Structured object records
____

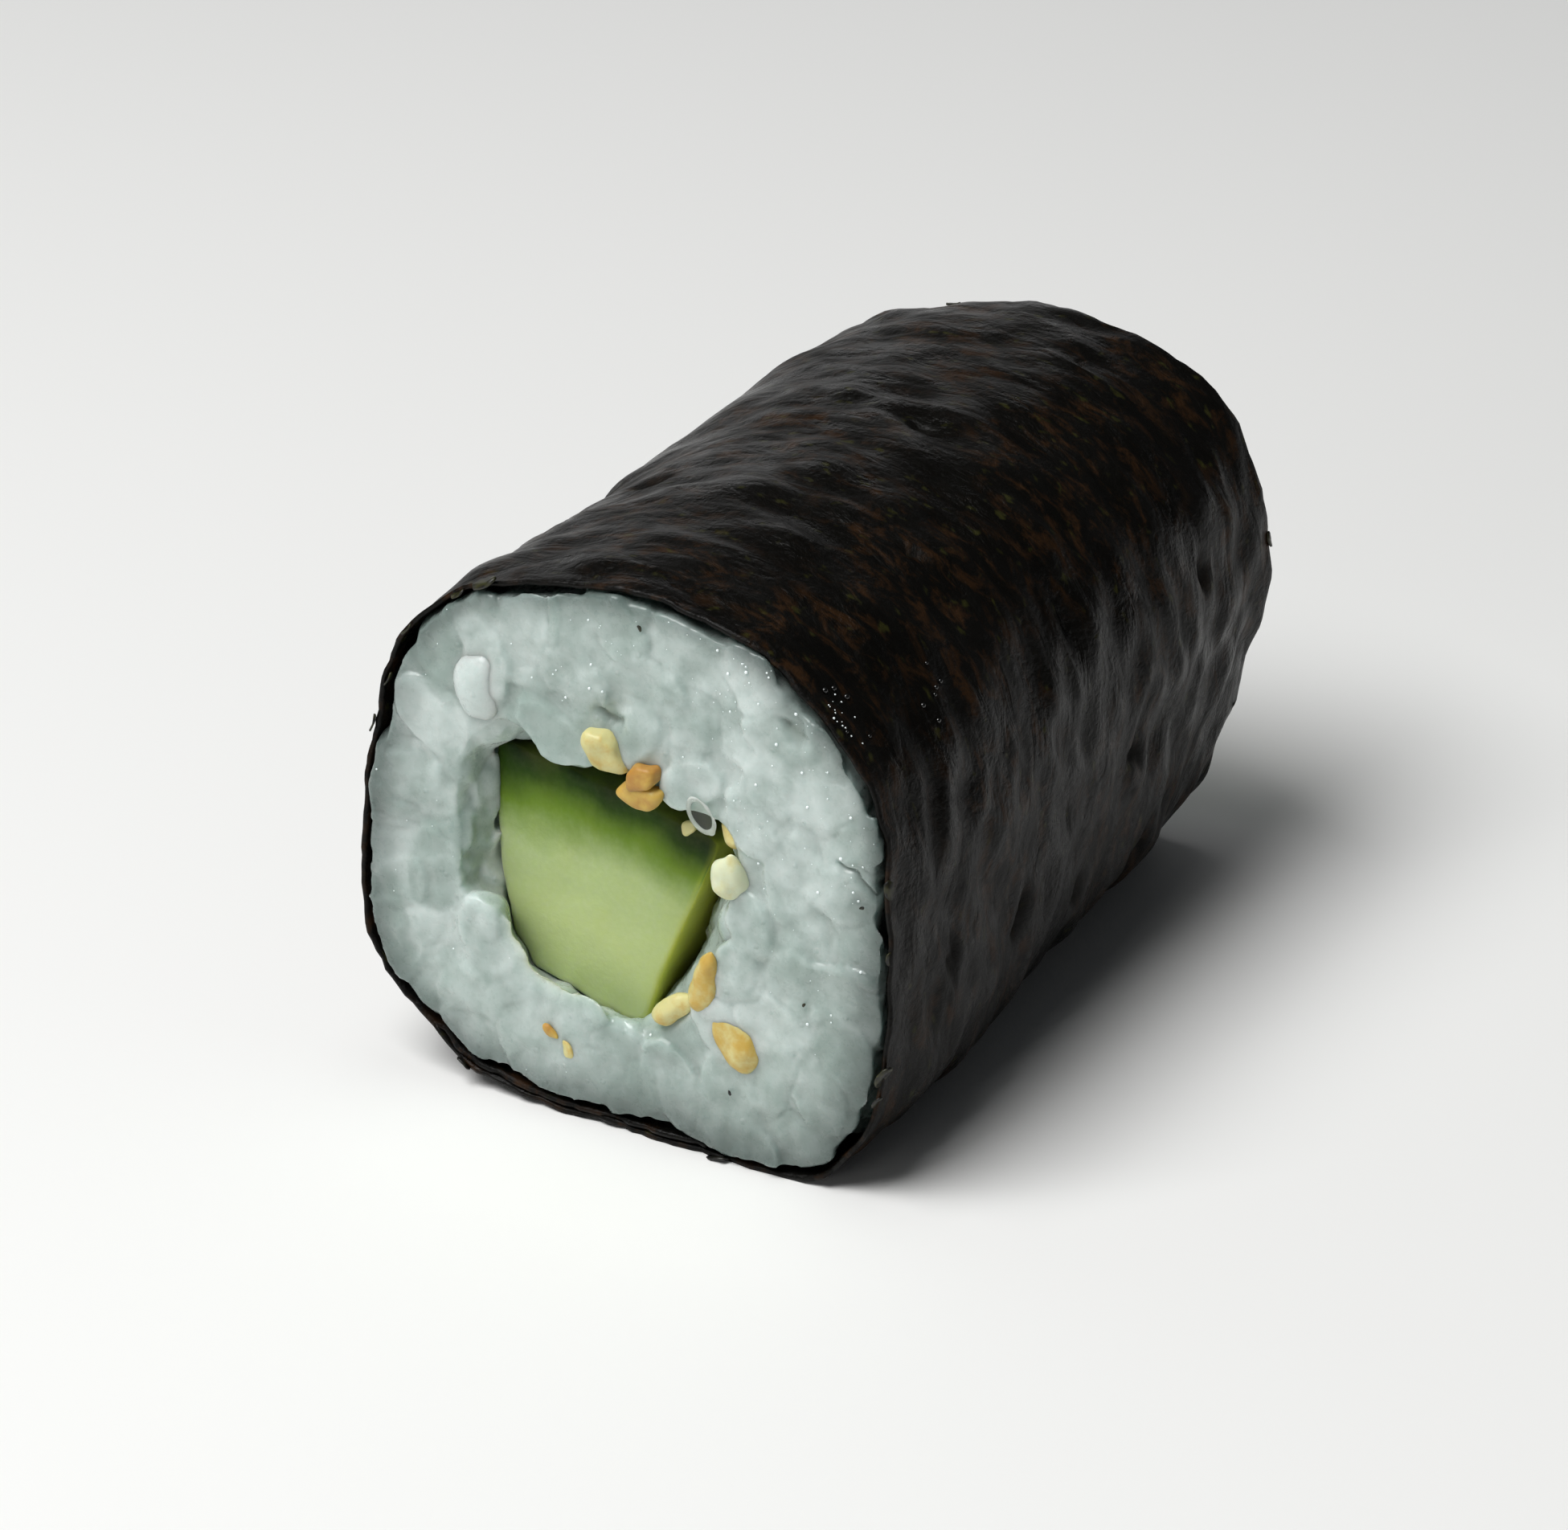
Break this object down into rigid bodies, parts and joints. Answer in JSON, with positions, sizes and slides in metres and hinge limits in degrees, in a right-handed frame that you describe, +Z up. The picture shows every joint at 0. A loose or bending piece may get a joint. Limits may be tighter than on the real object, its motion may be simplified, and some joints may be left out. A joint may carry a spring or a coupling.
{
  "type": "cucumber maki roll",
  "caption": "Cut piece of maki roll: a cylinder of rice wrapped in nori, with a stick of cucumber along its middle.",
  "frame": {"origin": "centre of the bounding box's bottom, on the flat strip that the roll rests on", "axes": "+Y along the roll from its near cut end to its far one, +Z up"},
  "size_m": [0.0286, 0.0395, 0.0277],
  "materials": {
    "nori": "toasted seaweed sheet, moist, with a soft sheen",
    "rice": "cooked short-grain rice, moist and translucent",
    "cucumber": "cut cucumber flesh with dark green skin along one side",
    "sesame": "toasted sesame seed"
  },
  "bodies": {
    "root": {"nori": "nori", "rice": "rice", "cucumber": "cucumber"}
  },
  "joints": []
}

____

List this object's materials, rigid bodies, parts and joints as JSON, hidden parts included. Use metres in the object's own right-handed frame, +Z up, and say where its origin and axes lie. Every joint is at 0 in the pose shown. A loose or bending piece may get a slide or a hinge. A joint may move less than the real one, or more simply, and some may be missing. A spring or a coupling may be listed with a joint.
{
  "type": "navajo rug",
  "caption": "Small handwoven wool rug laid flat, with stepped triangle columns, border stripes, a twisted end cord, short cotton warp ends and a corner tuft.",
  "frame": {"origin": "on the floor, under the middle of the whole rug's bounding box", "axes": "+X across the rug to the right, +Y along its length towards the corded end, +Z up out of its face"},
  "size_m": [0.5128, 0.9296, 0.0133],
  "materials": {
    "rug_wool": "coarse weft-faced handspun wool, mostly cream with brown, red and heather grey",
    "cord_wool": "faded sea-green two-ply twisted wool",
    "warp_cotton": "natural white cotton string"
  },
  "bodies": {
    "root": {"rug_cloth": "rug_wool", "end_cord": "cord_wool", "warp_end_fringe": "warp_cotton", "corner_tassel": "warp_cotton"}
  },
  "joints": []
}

____

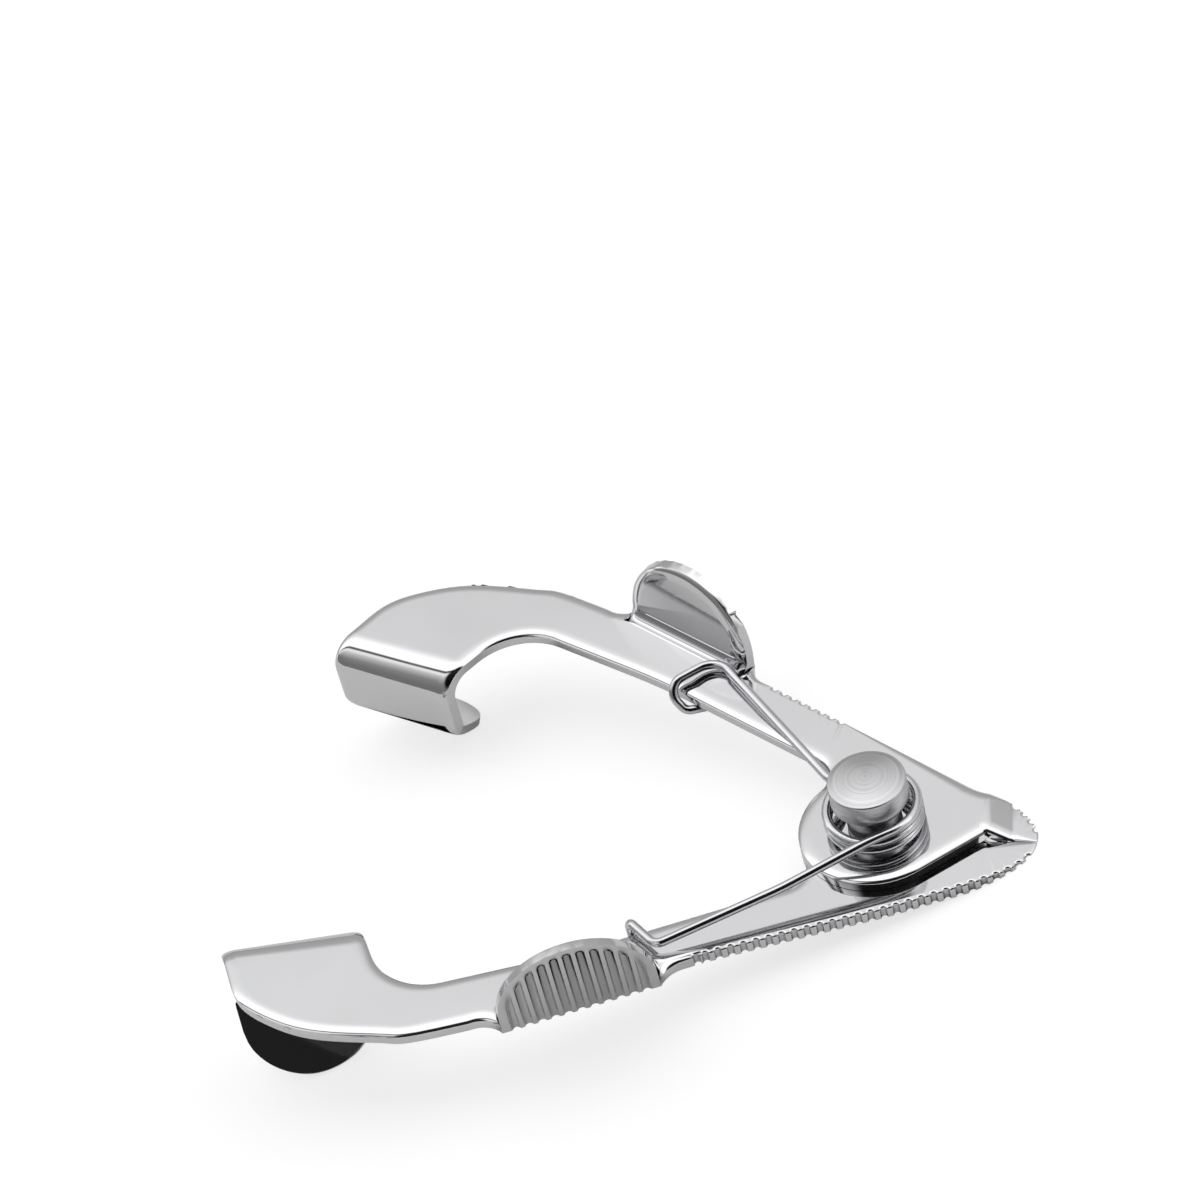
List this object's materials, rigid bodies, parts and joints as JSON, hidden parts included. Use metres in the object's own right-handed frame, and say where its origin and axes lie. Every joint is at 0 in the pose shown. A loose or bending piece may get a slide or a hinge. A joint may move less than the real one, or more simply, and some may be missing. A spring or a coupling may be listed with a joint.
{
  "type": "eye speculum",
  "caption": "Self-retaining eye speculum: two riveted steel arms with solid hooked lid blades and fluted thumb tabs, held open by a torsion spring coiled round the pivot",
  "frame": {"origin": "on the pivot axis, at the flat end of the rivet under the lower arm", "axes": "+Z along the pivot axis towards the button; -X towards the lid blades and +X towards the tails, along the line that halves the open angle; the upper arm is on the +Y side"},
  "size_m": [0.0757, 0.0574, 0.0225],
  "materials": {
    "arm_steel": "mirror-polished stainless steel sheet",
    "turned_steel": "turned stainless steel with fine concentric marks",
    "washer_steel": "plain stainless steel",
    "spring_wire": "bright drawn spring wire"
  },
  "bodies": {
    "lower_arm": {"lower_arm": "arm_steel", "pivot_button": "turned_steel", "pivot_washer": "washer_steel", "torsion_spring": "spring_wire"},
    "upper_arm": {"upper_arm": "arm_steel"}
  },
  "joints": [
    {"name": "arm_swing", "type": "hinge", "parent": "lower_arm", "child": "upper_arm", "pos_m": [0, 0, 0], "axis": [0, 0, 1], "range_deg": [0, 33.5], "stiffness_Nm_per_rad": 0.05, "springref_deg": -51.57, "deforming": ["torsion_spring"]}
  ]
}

____

- [AIM]
Search the listing for the word "origin". Copy every line in which it occurs.

- [TASK RESPONSE]
  "frame": {"origin": "centre of the bounding box's bottom, on the flat strip that the roll rests on", "axes": "+Y along the roll from its near cut end to its far one, +Z up"},
List this object's materials, rigid bodies, parts and joints as JSON, hidden parts included. Use metres in the object's own right-handed frame, +Z up, and say where its origin and axes lie. Every joint is at 0 in the pose shown. A loose or bending piece may get a slide or a hinge. A joint may move less than the real one, or more simply, and some may be missing. A spring or a coupling may be listed with a joint.
  "frame": {"origin": "on the floor, under the middle of the whole rug's bounding box", "axes": "+X across the rug to the right, +Y along its length towards the corded end, +Z up out of its face"},
List this object's materials, rigid bodies, parts and joints as JSON, hidden parts included. Use metres in the object's own right-handed frame, and say where its origin and axes lie. Every joint is at 0 in the pose shown. A loose or bending piece may get a slide or a hinge. A joint may move less than the real one, or more simply, and some may be missing. A spring or a coupling may be listed with a joint.
  "frame": {"origin": "on the pivot axis, at the flat end of the rivet under the lower arm", "axes": "+Z along the pivot axis towards the button; -X towards the lid blades and +X towards the tails, along the line that halves the open angle; the upper arm is on the +Y side"},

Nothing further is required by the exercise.